Print all the data, keeping every line exactly as it is.

→ Data:
________________________
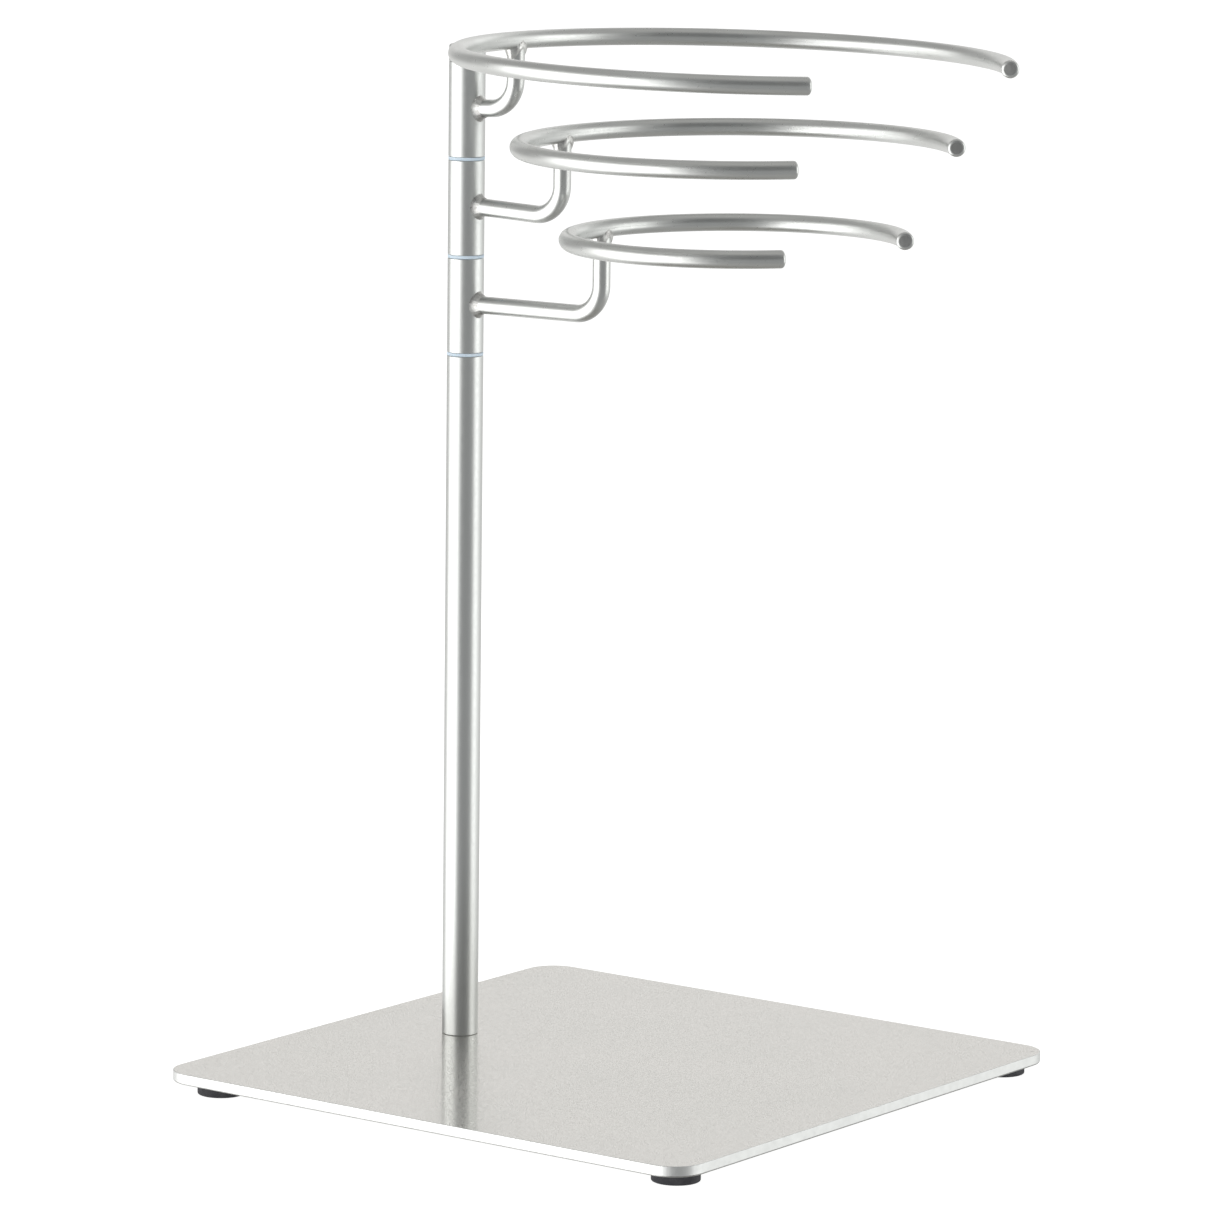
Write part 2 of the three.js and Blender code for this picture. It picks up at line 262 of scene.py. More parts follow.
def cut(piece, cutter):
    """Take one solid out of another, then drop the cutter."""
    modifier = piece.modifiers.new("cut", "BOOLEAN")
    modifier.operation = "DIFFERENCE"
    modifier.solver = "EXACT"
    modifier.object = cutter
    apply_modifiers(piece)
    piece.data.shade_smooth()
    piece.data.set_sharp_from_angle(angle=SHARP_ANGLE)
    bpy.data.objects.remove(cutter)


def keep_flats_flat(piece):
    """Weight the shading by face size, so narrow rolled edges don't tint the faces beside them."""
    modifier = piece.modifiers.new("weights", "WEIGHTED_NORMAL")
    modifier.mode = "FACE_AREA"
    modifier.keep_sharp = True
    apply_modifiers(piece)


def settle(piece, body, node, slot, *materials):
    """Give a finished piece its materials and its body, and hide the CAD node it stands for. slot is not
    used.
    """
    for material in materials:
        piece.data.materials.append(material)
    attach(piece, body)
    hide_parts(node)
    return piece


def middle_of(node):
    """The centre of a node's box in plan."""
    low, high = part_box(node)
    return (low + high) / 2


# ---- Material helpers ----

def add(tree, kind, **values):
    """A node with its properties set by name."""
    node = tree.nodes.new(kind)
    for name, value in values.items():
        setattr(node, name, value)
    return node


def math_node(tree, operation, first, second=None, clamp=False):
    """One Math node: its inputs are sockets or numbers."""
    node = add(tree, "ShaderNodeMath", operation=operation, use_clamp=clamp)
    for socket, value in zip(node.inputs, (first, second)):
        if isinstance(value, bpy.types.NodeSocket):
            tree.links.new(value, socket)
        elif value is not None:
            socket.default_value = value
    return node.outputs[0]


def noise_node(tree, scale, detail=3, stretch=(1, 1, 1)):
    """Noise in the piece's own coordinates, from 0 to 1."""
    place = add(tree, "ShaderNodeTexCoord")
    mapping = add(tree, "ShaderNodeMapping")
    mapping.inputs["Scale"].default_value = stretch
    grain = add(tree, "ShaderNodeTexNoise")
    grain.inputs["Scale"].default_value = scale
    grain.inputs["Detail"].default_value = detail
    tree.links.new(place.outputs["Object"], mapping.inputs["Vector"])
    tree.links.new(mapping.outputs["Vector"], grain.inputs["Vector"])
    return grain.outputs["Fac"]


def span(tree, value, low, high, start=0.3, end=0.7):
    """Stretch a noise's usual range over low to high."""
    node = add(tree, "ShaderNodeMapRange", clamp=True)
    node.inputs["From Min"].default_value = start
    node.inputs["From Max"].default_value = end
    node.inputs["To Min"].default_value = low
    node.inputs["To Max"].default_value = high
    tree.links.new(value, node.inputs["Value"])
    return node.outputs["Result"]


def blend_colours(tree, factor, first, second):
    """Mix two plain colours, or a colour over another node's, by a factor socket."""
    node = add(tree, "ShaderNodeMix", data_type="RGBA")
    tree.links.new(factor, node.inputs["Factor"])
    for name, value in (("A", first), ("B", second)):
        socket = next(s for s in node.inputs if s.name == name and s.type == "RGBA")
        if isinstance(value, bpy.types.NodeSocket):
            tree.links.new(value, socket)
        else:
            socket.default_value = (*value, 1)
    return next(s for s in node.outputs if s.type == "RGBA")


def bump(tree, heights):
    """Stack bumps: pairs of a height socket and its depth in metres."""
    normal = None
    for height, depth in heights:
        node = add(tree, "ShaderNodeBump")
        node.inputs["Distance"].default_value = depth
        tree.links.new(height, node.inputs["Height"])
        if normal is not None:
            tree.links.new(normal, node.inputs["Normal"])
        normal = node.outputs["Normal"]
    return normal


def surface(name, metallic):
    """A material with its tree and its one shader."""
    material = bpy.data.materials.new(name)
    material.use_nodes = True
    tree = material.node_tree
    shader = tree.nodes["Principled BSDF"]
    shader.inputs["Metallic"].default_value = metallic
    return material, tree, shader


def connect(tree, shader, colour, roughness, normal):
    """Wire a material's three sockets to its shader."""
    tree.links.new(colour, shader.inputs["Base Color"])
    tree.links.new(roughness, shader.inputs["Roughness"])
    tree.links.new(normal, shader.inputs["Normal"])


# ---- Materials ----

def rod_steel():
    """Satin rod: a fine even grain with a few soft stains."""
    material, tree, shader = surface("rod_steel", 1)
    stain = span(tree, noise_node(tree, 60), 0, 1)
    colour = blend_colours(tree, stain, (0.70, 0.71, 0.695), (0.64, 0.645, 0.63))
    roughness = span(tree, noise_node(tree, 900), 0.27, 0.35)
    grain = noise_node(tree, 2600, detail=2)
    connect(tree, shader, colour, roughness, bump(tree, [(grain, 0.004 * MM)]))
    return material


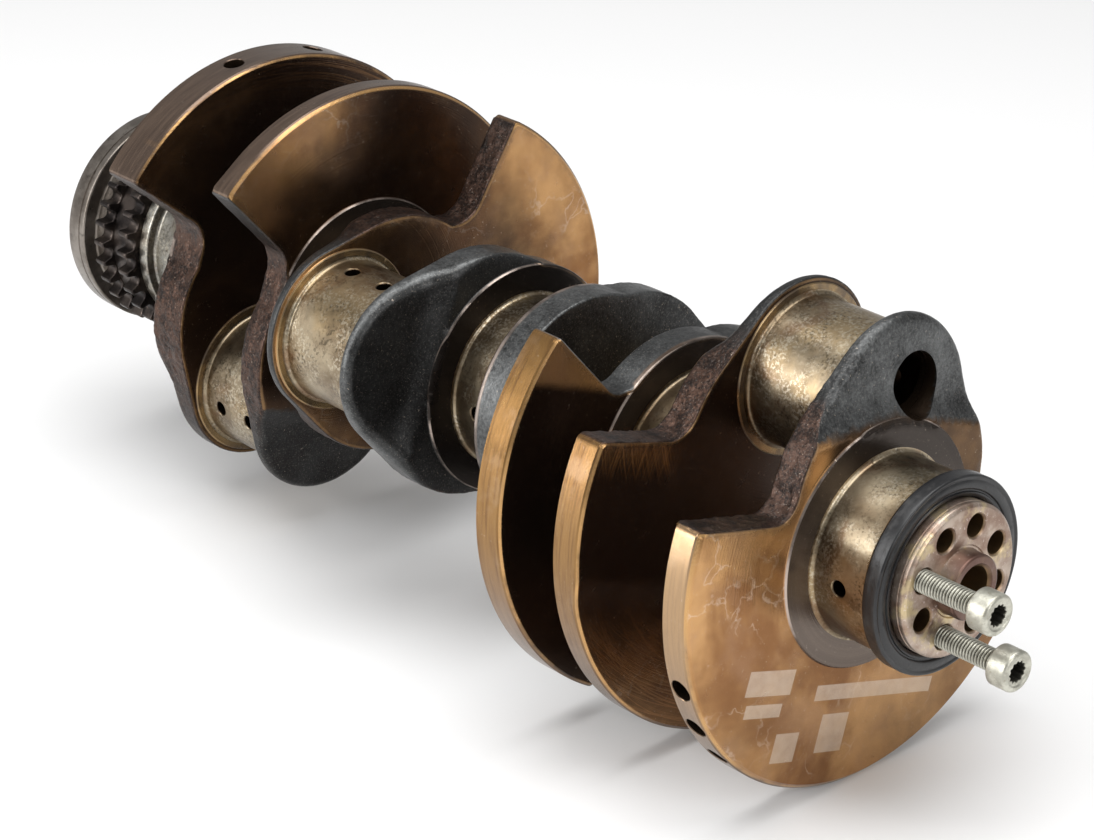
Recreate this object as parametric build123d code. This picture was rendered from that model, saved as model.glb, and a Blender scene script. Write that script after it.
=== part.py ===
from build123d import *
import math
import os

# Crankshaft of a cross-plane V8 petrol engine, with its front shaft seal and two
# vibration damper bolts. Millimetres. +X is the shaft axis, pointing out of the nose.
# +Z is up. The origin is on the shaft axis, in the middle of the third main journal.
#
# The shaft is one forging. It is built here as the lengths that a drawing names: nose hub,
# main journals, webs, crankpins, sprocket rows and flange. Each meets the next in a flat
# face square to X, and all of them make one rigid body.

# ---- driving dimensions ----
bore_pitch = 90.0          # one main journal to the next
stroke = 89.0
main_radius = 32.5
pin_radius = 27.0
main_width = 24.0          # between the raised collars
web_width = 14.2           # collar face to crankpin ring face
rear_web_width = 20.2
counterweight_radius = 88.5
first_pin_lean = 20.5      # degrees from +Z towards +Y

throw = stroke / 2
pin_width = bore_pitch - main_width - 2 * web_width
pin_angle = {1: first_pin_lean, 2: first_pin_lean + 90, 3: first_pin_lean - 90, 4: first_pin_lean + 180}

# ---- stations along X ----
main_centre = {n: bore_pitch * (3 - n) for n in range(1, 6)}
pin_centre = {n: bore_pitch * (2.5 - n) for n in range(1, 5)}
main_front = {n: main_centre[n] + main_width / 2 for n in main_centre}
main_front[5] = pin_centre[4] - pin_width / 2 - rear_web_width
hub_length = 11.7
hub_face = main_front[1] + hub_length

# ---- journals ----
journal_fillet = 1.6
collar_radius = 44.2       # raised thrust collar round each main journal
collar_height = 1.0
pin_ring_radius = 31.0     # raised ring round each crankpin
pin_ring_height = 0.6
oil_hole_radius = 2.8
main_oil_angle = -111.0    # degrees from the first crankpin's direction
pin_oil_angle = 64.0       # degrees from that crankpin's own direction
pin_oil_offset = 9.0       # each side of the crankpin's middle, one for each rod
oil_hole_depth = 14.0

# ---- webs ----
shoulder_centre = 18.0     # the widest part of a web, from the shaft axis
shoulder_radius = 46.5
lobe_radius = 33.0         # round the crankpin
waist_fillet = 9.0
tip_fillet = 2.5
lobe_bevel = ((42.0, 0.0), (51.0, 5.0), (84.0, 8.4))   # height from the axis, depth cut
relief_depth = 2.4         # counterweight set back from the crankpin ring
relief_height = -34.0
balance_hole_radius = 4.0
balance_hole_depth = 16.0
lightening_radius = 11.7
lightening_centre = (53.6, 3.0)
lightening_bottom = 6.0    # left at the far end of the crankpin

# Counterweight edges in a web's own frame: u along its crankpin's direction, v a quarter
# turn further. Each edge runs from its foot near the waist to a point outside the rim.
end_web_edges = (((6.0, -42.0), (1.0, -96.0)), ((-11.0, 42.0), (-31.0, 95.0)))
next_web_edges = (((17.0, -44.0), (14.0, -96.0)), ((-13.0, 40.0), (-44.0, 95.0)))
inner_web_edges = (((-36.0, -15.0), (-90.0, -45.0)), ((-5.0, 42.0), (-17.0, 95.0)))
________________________
→ The result:
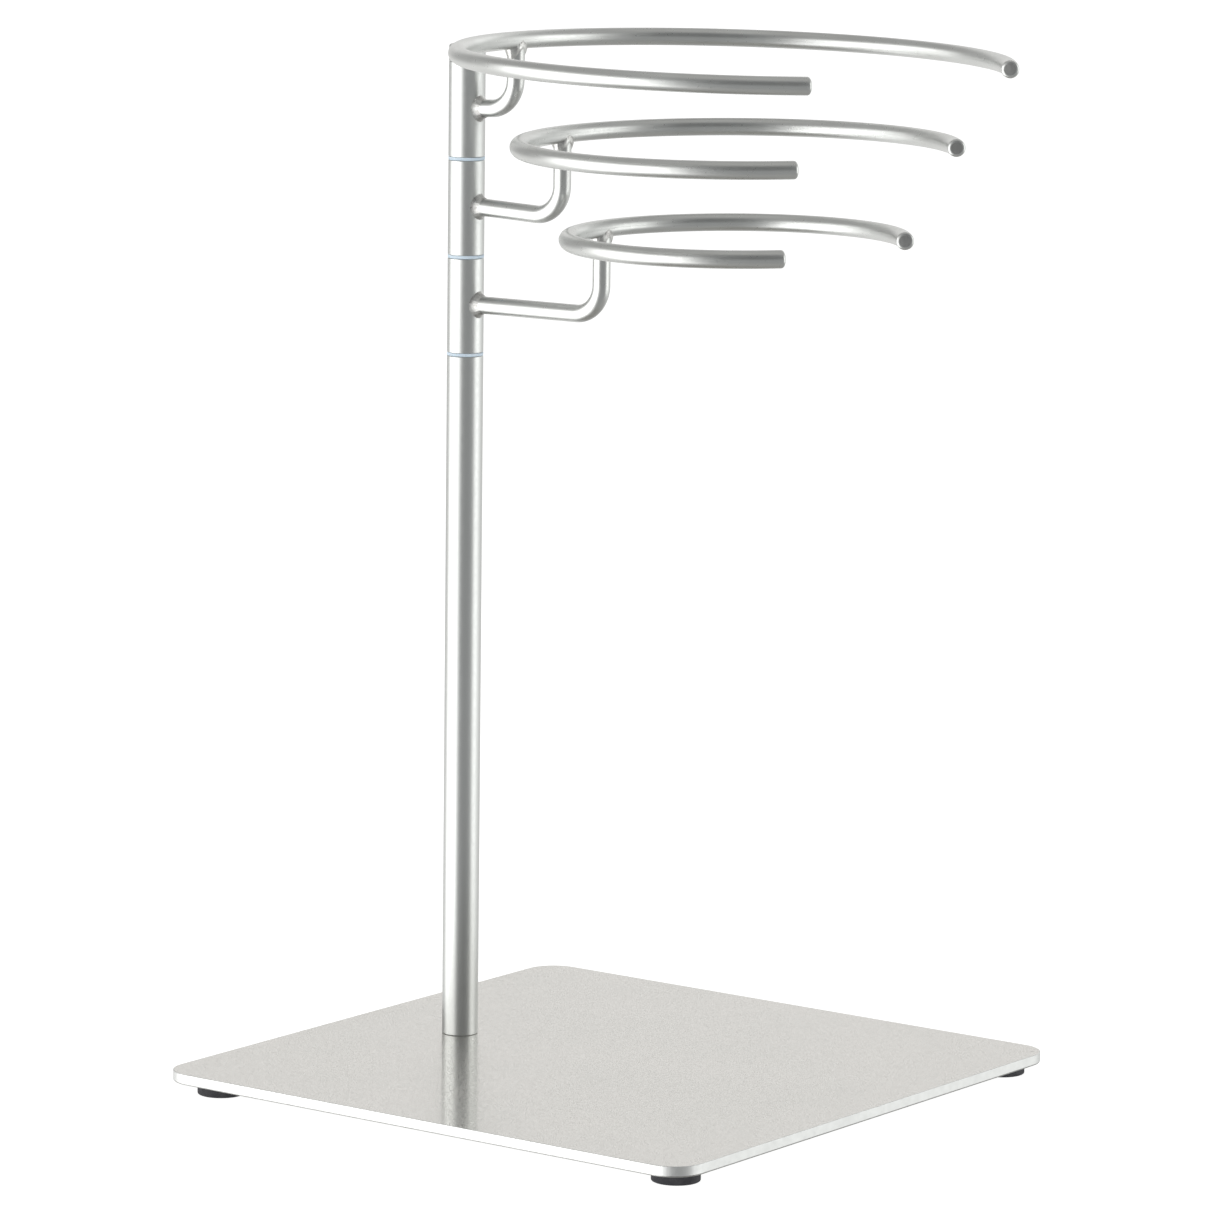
Write part 2 of the three.js and Blender code for this picture. It picks up at line 262 of scene.py. More parts follow.
def cut(piece, cutter):
    """Take one solid out of another, then drop the cutter."""
    modifier = piece.modifiers.new("cut", "BOOLEAN")
    modifier.operation = "DIFFERENCE"
    modifier.solver = "EXACT"
    modifier.object = cutter
    apply_modifiers(piece)
    piece.data.shade_smooth()
    piece.data.set_sharp_from_angle(angle=SHARP_ANGLE)
    bpy.data.objects.remove(cutter)


def keep_flats_flat(piece):
    """Weight the shading by face size, so narrow rolled edges don't tint the faces beside them."""
    modifier = piece.modifiers.new("weights", "WEIGHTED_NORMAL")
    modifier.mode = "FACE_AREA"
    modifier.keep_sharp = True
    apply_modifiers(piece)


def settle(piece, body, node, slot, *materials):
    """Give a finished piece its materials and its body, and hide the CAD node it stands for. slot is not
    used.
    """
    for material in materials:
        piece.data.materials.append(material)
    attach(piece, body)
    hide_parts(node)
    return piece


def middle_of(node):
    """The centre of a node's box in plan."""
    low, high = part_box(node)
    return (low + high) / 2


# ---- Material helpers ----

def add(tree, kind, **values):
    """A node with its properties set by name."""
    node = tree.nodes.new(kind)
    for name, value in values.items():
        setattr(node, name, value)
    return node


def math_node(tree, operation, first, second=None, clamp=False):
    """One Math node: its inputs are sockets or numbers."""
    node = add(tree, "ShaderNodeMath", operation=operation, use_clamp=clamp)
    for socket, value in zip(node.inputs, (first, second)):
        if isinstance(value, bpy.types.NodeSocket):
            tree.links.new(value, socket)
        elif value is not None:
            socket.default_value = value
    return node.outputs[0]


def noise_node(tree, scale, detail=3, stretch=(1, 1, 1)):
    """Noise in the piece's own coordinates, from 0 to 1."""
    place = add(tree, "ShaderNodeTexCoord")
    mapping = add(tree, "ShaderNodeMapping")
    mapping.inputs["Scale"].default_value = stretch
    grain = add(tree, "ShaderNodeTexNoise")
    grain.inputs["Scale"].default_value = scale
    grain.inputs["Detail"].default_value = detail
    tree.links.new(place.outputs["Object"], mapping.inputs["Vector"])
    tree.links.new(mapping.outputs["Vector"], grain.inputs["Vector"])
    return grain.outputs["Fac"]


def span(tree, value, low, high, start=0.3, end=0.7):
    """Stretch a noise's usual range over low to high."""
    node = add(tree, "ShaderNodeMapRange", clamp=True)
    node.inputs["From Min"].default_value = start
    node.inputs["From Max"].default_value = end
    node.inputs["To Min"].default_value = low
    node.inputs["To Max"].default_value = high
    tree.links.new(value, node.inputs["Value"])
    return node.outputs["Result"]


def blend_colours(tree, factor, first, second):
    """Mix two plain colours, or a colour over another node's, by a factor socket."""
    node = add(tree, "ShaderNodeMix", data_type="RGBA")
    tree.links.new(factor, node.inputs["Factor"])
    for name, value in (("A", first), ("B", second)):
        socket = next(s for s in node.inputs if s.name == name and s.type == "RGBA")
        if isinstance(value, bpy.types.NodeSocket):
            tree.links.new(value, socket)
        else:
            socket.default_value = (*value, 1)
    return next(s for s in node.outputs if s.type == "RGBA")


def bump(tree, heights):
    """Stack bumps: pairs of a height socket and its depth in metres."""
    normal = None
    for height, depth in heights:
        node = add(tree, "ShaderNodeBump")
        node.inputs["Distance"].default_value = depth
        tree.links.new(height, node.inputs["Height"])
        if normal is not None:
            tree.links.new(normal, node.inputs["Normal"])
        normal = node.outputs["Normal"]
    return normal


def surface(name, metallic):
    """A material with its tree and its one shader."""
    material = bpy.data.materials.new(name)
    material.use_nodes = True
    tree = material.node_tree
    shader = tree.nodes["Principled BSDF"]
    shader.inputs["Metallic"].default_value = metallic
    return material, tree, shader


def connect(tree, shader, colour, roughness, normal):
    """Wire a material's three sockets to its shader."""
    tree.links.new(colour, shader.inputs["Base Color"])
    tree.links.new(roughness, shader.inputs["Roughness"])
    tree.links.new(normal, shader.inputs["Normal"])


# ---- Materials ----

def rod_steel():
    """Satin rod: a fine even grain with a few soft stains."""
    material, tree, shader = surface("rod_steel", 1)
    stain = span(tree, noise_node(tree, 60), 0, 1)
    colour = blend_colours(tree, stain, (0.70, 0.71, 0.695), (0.64, 0.645, 0.63))
    roughness = span(tree, noise_node(tree, 900), 0.27, 0.35)
    grain = noise_node(tree, 2600, detail=2)
    connect(tree, shader, colour, roughness, bump(tree, [(grain, 0.004 * MM)]))
    return material


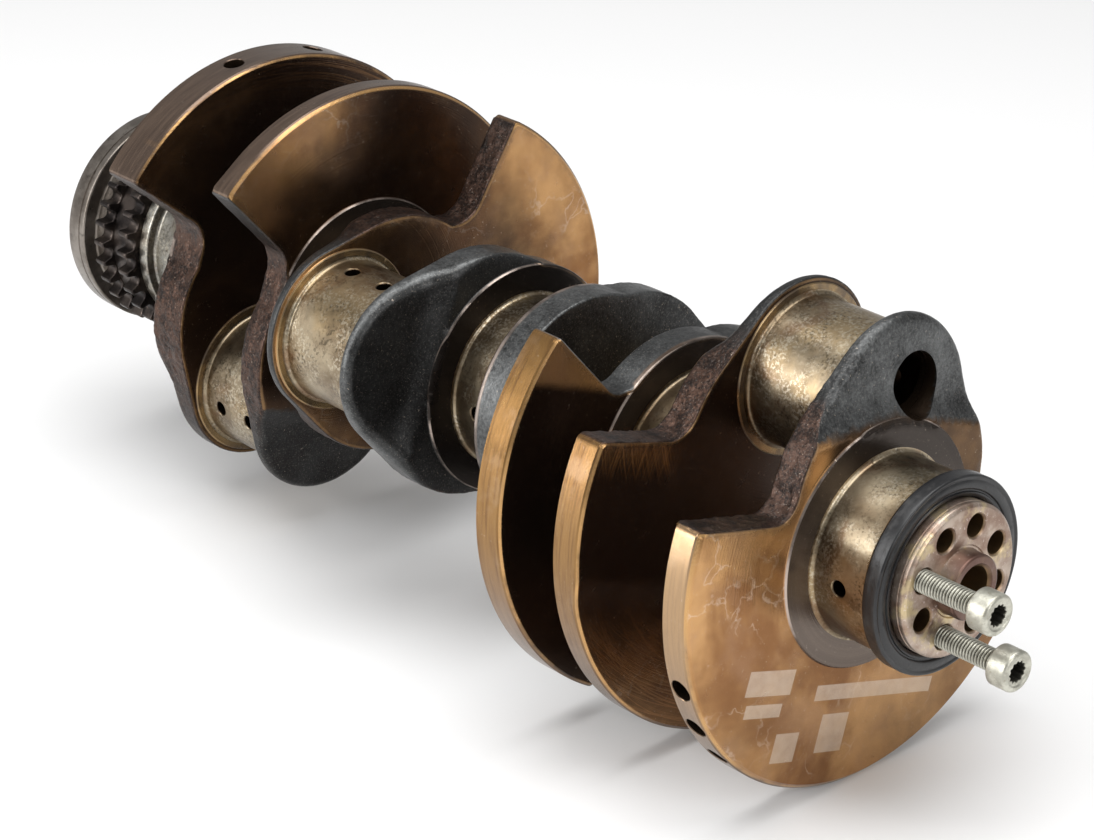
Recreate this object as parametric build123d code. This picture was rendered from that model, saved as model.glb, and a Blender scene script. Write that script after it.
=== part.py ===
from build123d import *
import math
import os

# Crankshaft of a cross-plane V8 petrol engine, with its front shaft seal and two
# vibration damper bolts. Millimetres. +X is the shaft axis, pointing out of the nose.
# +Z is up. The origin is on the shaft axis, in the middle of the third main journal.
#
# The shaft is one forging. It is built here as the lengths that a drawing names: nose hub,
# main journals, webs, crankpins, sprocket rows and flange. Each meets the next in a flat
# face square to X, and all of them make one rigid body.

# ---- driving dimensions ----
bore_pitch = 90.0          # one main journal to the next
stroke = 89.0
main_radius = 32.5
pin_radius = 27.0
main_width = 24.0          # between the raised collars
web_width = 14.2           # collar face to crankpin ring face
rear_web_width = 20.2
counterweight_radius = 88.5
first_pin_lean = 20.5      # degrees from +Z towards +Y

throw = stroke / 2
pin_width = bore_pitch - main_width - 2 * web_width
pin_angle = {1: first_pin_lean, 2: first_pin_lean + 90, 3: first_pin_lean - 90, 4: first_pin_lean + 180}

# ---- stations along X ----
main_centre = {n: bore_pitch * (3 - n) for n in range(1, 6)}
pin_centre = {n: bore_pitch * (2.5 - n) for n in range(1, 5)}
main_front = {n: main_centre[n] + main_width / 2 for n in main_centre}
main_front[5] = pin_centre[4] - pin_width / 2 - rear_web_width
hub_length = 11.7
hub_face = main_front[1] + hub_length

# ---- journals ----
journal_fillet = 1.6
collar_radius = 44.2       # raised thrust collar round each main journal
collar_height = 1.0
pin_ring_radius = 31.0     # raised ring round each crankpin
pin_ring_height = 0.6
oil_hole_radius = 2.8
main_oil_angle = -111.0    # degrees from the first crankpin's direction
pin_oil_angle = 64.0       # degrees from that crankpin's own direction
pin_oil_offset = 9.0       # each side of the crankpin's middle, one for each rod
oil_hole_depth = 14.0

# ---- webs ----
shoulder_centre = 18.0     # the widest part of a web, from the shaft axis
shoulder_radius = 46.5
lobe_radius = 33.0         # round the crankpin
waist_fillet = 9.0
tip_fillet = 2.5
lobe_bevel = ((42.0, 0.0), (51.0, 5.0), (84.0, 8.4))   # height from the axis, depth cut
relief_depth = 2.4         # counterweight set back from the crankpin ring
relief_height = -34.0
balance_hole_radius = 4.0
balance_hole_depth = 16.0
lightening_radius = 11.7
lightening_centre = (53.6, 3.0)
lightening_bottom = 6.0    # left at the far end of the crankpin

# Counterweight edges in a web's own frame: u along its crankpin's direction, v a quarter
# turn further. Each edge runs from its foot near the waist to a point outside the rim.
end_web_edges = (((6.0, -42.0), (1.0, -96.0)), ((-11.0, 42.0), (-31.0, 95.0)))
next_web_edges = (((17.0, -44.0), (14.0, -96.0)), ((-13.0, 40.0), (-44.0, 95.0)))
inner_web_edges = (((-36.0, -15.0), (-90.0, -45.0)), ((-5.0, 42.0), (-17.0, 95.0)))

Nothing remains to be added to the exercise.